Outro ponto importante para viabilizar essa nova usina é discutir o modelo de financiamento. Isso precisa ser decidido de forma rápida. Não podemos ter a mesma discussão que aconteceu com Angra 3, que foi um modelo extremamente burocrático e complicado. Alguns países já começam a fazer leilão para contratação de energia nuclear, deixando nas mãos do mercado a decisão de como levantar os recursos. Isso é um caminho importante que precisamos trilhar se queremos construir algo que possa ser duradouro. O Brasil é referência mundial na realização desses leilões de compra de energia e de implantação de sistemas.
Por fim, não podemos deixar de finalizar Angra 3. Isso precisa ser superado e resolvido. Esse caminho não é curto, mas tem que começar a ser trilhado agora.
Enquanto o Brasil retoma os planos de expandir sua capacidade de geração nuclear, como está o crescimento dessa fonte em outros países?

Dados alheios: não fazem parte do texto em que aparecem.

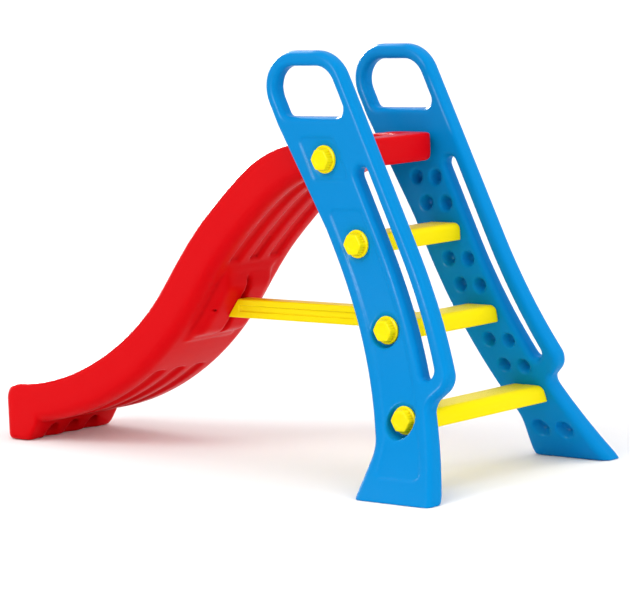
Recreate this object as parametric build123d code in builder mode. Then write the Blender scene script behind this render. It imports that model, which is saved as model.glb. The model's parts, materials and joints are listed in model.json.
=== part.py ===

Os Estados Unidos estão colocando bilhões de dólares em nuclear, casando a fonte com a produção de hidrogênio. A França está reativando o seu programa nuclear. A Inglaterra e a Rolls Royce estão com uma linha de produção em série de pequenos reatores modulares.
A China, por sua vez, anunciou 150 reatores até 2030. Serão aproximadamente de oito a nove reatores por ano. Então, isso é uma linha de produção em série. O programa nuclear chinês está calçado na questão ambiental e de saúde pública, de olho na redução do consumo de carvão.
Veja então que essa discussão sobre a nuclear está em todo o mundo. Só não está na Alemanha, que continua com a ideia de desativar as suas usinas nucleares. Os alemães têm o maior custo de energia elétrica do mundo e, ainda por cima, importam energia nuclear da França e continuam inaugurando usinas a carvão no noroeste do país. Então, existe um certo contrassenso nesse cenário.